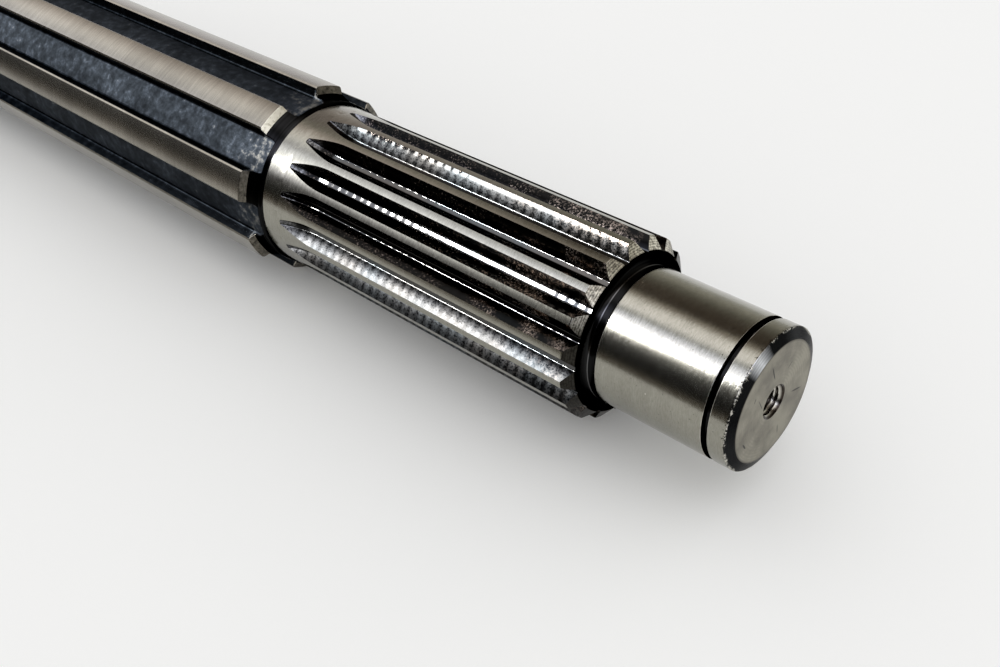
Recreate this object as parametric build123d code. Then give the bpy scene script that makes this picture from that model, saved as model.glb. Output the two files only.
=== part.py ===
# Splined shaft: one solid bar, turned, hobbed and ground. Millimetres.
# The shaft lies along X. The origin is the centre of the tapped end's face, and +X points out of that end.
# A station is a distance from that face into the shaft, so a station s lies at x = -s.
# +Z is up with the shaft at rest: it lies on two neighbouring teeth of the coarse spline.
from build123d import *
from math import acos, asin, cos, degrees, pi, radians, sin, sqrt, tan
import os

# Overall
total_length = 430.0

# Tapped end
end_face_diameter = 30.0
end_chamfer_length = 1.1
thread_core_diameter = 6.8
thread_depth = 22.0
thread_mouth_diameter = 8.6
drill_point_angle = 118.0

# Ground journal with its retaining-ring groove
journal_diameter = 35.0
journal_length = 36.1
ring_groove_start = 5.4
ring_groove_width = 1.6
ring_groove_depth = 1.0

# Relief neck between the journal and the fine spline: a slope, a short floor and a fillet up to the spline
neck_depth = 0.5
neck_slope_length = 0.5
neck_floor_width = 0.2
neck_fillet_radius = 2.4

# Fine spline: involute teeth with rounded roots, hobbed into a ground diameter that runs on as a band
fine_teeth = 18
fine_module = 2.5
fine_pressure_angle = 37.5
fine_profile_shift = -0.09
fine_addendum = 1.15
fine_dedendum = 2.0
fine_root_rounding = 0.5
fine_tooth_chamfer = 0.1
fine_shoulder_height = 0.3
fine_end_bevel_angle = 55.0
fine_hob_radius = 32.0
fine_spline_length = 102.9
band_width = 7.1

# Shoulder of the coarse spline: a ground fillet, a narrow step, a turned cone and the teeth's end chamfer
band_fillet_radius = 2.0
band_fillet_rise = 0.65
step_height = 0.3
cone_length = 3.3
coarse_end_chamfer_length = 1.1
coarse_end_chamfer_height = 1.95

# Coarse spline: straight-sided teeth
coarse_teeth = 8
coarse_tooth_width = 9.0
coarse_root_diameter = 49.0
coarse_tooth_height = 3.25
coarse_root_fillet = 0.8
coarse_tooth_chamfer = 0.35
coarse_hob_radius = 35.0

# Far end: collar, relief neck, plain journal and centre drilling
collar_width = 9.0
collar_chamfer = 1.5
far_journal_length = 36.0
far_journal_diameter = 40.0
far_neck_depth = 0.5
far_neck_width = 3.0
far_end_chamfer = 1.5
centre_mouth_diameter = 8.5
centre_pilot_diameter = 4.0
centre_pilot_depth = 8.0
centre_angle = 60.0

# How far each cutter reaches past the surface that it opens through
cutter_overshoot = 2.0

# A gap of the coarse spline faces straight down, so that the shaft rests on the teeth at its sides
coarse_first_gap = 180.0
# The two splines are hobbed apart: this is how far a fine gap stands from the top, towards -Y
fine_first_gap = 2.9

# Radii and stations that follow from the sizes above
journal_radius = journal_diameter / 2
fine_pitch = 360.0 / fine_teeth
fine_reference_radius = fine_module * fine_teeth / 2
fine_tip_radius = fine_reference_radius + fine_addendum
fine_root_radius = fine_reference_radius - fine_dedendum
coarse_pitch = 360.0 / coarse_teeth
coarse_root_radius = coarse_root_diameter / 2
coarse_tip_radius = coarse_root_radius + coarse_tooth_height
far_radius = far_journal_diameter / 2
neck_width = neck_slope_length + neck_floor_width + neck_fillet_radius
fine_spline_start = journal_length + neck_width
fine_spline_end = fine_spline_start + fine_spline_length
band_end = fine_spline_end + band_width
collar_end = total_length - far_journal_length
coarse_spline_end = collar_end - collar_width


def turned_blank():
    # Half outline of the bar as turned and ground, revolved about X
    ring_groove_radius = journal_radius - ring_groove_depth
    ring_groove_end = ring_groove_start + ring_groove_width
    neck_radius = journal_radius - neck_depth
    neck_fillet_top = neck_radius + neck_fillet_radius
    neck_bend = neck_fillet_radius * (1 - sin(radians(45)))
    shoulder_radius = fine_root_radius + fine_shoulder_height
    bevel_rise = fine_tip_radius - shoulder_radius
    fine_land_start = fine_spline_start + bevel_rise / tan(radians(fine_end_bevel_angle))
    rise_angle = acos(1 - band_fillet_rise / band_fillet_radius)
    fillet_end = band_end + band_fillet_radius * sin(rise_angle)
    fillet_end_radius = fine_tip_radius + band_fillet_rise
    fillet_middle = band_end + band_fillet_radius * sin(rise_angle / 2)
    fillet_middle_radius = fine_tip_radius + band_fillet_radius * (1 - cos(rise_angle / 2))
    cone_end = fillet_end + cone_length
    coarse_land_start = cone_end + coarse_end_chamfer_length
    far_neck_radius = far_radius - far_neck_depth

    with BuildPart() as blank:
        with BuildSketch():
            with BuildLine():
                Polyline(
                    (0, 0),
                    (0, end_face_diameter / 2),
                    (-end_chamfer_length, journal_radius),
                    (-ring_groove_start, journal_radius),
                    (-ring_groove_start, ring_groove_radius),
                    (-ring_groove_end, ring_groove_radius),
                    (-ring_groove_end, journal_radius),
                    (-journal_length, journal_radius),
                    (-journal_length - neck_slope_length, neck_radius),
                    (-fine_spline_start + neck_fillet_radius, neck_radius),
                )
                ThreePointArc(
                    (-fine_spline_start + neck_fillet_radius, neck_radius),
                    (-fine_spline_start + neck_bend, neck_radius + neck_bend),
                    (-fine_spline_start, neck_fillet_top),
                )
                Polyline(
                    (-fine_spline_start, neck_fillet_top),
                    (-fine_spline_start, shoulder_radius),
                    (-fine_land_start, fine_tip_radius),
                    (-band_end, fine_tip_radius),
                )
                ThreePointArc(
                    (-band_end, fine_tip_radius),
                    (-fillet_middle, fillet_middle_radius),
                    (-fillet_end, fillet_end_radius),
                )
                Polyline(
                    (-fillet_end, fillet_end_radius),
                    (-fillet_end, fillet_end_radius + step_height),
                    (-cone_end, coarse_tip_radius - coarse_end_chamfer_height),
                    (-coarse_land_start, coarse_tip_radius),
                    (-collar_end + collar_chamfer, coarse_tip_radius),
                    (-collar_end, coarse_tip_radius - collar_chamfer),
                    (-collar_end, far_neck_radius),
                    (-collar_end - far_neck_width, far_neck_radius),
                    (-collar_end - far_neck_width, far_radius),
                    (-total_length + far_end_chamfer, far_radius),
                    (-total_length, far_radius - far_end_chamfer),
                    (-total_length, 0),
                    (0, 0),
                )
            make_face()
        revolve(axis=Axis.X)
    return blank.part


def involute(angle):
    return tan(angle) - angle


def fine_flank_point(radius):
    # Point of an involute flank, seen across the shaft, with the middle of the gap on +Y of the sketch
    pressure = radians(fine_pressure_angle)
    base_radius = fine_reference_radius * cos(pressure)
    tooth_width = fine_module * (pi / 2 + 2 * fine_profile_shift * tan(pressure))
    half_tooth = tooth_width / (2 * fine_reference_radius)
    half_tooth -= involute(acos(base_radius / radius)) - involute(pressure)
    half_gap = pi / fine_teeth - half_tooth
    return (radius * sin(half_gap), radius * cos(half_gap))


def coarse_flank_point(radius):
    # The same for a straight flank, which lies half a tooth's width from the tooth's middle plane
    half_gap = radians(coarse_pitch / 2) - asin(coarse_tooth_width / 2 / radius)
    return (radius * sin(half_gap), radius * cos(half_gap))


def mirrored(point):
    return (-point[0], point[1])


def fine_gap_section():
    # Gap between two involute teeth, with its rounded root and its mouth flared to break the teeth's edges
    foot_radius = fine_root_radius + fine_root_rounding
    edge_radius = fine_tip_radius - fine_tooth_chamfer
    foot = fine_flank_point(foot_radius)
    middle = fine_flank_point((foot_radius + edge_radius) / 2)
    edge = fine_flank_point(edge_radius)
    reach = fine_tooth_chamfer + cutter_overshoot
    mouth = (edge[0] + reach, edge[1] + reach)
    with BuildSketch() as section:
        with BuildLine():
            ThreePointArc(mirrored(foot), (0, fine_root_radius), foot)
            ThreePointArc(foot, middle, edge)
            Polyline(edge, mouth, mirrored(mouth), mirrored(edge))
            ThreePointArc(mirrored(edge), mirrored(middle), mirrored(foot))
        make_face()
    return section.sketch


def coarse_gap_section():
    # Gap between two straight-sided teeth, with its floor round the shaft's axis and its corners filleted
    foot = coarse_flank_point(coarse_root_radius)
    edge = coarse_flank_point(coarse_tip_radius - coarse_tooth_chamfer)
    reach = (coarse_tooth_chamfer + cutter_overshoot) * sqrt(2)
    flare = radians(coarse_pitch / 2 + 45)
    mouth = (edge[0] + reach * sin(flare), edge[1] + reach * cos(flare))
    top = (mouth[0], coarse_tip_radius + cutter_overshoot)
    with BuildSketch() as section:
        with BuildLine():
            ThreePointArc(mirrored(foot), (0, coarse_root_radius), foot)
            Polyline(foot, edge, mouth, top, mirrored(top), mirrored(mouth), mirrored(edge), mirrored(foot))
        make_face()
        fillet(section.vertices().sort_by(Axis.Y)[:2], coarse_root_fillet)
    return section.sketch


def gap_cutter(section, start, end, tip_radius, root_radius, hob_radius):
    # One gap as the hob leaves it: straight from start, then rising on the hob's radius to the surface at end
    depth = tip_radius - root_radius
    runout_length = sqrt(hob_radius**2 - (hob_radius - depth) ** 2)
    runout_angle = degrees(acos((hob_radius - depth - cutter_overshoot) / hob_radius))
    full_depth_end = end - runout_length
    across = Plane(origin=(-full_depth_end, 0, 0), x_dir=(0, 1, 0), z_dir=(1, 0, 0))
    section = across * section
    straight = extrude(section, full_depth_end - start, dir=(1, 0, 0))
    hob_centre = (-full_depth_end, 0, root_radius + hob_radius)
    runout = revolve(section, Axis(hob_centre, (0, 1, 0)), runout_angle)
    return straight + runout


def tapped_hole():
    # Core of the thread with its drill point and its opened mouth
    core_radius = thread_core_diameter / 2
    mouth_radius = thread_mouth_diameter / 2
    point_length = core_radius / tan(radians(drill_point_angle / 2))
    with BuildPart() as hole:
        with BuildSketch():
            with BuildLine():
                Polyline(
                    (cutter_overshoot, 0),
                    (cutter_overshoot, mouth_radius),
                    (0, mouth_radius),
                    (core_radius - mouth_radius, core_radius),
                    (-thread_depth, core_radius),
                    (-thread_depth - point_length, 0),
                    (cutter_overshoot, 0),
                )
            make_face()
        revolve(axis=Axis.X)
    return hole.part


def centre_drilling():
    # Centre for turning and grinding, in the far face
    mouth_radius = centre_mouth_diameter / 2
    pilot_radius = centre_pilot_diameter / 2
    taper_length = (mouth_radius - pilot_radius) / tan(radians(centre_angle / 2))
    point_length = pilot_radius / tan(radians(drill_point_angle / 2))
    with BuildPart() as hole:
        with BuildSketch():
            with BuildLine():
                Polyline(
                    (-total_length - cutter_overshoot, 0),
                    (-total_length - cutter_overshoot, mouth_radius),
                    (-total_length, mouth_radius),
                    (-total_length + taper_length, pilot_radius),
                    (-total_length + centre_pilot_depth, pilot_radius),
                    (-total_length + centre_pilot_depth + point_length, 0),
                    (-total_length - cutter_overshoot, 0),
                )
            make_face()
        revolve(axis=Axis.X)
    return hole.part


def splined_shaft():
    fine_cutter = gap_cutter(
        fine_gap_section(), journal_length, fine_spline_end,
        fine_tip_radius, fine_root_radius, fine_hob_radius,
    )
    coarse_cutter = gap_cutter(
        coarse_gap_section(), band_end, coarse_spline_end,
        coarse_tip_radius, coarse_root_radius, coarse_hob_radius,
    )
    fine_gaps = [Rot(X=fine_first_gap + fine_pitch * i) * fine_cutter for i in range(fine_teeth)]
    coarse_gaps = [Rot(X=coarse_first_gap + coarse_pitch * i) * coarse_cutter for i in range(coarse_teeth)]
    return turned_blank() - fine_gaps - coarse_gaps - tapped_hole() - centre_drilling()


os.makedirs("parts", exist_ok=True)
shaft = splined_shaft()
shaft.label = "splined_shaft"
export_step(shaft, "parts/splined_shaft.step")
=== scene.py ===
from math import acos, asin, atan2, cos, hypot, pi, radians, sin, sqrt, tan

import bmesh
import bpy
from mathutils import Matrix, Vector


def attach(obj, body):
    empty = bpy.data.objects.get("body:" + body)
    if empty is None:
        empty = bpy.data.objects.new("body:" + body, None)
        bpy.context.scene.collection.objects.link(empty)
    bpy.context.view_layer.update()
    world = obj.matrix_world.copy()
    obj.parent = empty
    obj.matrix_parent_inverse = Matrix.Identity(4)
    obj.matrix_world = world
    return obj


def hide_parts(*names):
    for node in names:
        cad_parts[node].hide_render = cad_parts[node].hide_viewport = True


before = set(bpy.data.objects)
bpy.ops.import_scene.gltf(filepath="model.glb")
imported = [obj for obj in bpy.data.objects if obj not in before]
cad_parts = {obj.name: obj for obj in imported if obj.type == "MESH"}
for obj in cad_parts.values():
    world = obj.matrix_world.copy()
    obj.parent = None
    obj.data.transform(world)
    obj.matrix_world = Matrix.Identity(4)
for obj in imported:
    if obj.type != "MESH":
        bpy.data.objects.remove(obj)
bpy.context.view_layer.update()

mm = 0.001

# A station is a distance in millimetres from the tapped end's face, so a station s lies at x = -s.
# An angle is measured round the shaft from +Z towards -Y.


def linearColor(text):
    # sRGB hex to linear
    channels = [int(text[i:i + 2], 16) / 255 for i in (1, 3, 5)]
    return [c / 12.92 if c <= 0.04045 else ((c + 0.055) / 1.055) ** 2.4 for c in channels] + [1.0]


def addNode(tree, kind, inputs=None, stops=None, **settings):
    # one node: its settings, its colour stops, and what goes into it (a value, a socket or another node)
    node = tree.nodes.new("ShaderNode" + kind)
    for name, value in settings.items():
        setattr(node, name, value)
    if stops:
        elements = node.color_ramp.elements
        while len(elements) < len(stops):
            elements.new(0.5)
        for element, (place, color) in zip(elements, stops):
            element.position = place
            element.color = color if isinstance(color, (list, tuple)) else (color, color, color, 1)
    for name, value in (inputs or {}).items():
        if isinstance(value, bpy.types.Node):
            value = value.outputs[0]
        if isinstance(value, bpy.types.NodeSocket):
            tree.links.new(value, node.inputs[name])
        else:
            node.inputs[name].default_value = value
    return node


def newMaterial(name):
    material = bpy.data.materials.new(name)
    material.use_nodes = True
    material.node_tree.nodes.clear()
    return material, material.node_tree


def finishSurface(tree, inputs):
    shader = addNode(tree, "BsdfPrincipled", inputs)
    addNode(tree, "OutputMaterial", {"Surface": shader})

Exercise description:
Beginning at the top of the data, please return every line until and including the line containing "coarse_hob_radius = 35.0", copied exactly, and nothing past it.

Solution for this task:
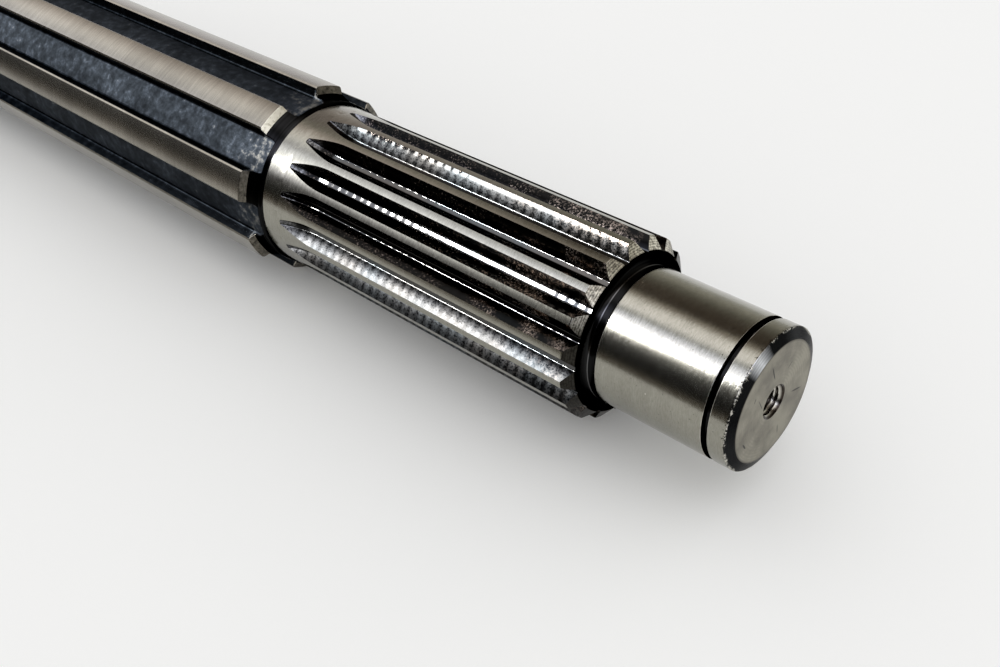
Recreate this object as parametric build123d code. Then give the bpy scene script that makes this picture from that model, saved as model.glb. Output the two files only.
=== part.py ===
# Splined shaft: one solid bar, turned, hobbed and ground. Millimetres.
# The shaft lies along X. The origin is the centre of the tapped end's face, and +X points out of that end.
# A station is a distance from that face into the shaft, so a station s lies at x = -s.
# +Z is up with the shaft at rest: it lies on two neighbouring teeth of the coarse spline.
from build123d import *
from math import acos, asin, cos, degrees, pi, radians, sin, sqrt, tan
import os

# Overall
total_length = 430.0

# Tapped end
end_face_diameter = 30.0
end_chamfer_length = 1.1
thread_core_diameter = 6.8
thread_depth = 22.0
thread_mouth_diameter = 8.6
drill_point_angle = 118.0

# Ground journal with its retaining-ring groove
journal_diameter = 35.0
journal_length = 36.1
ring_groove_start = 5.4
ring_groove_width = 1.6
ring_groove_depth = 1.0

# Relief neck between the journal and the fine spline: a slope, a short floor and a fillet up to the spline
neck_depth = 0.5
neck_slope_length = 0.5
neck_floor_width = 0.2
neck_fillet_radius = 2.4

# Fine spline: involute teeth with rounded roots, hobbed into a ground diameter that runs on as a band
fine_teeth = 18
fine_module = 2.5
fine_pressure_angle = 37.5
fine_profile_shift = -0.09
fine_addendum = 1.15
fine_dedendum = 2.0
fine_root_rounding = 0.5
fine_tooth_chamfer = 0.1
fine_shoulder_height = 0.3
fine_end_bevel_angle = 55.0
fine_hob_radius = 32.0
fine_spline_length = 102.9
band_width = 7.1

# Shoulder of the coarse spline: a ground fillet, a narrow step, a turned cone and the teeth's end chamfer
band_fillet_radius = 2.0
band_fillet_rise = 0.65
step_height = 0.3
cone_length = 3.3
coarse_end_chamfer_length = 1.1
coarse_end_chamfer_height = 1.95

# Coarse spline: straight-sided teeth
coarse_teeth = 8
coarse_tooth_width = 9.0
coarse_root_diameter = 49.0
coarse_tooth_height = 3.25
coarse_root_fillet = 0.8
coarse_tooth_chamfer = 0.35
coarse_hob_radius = 35.0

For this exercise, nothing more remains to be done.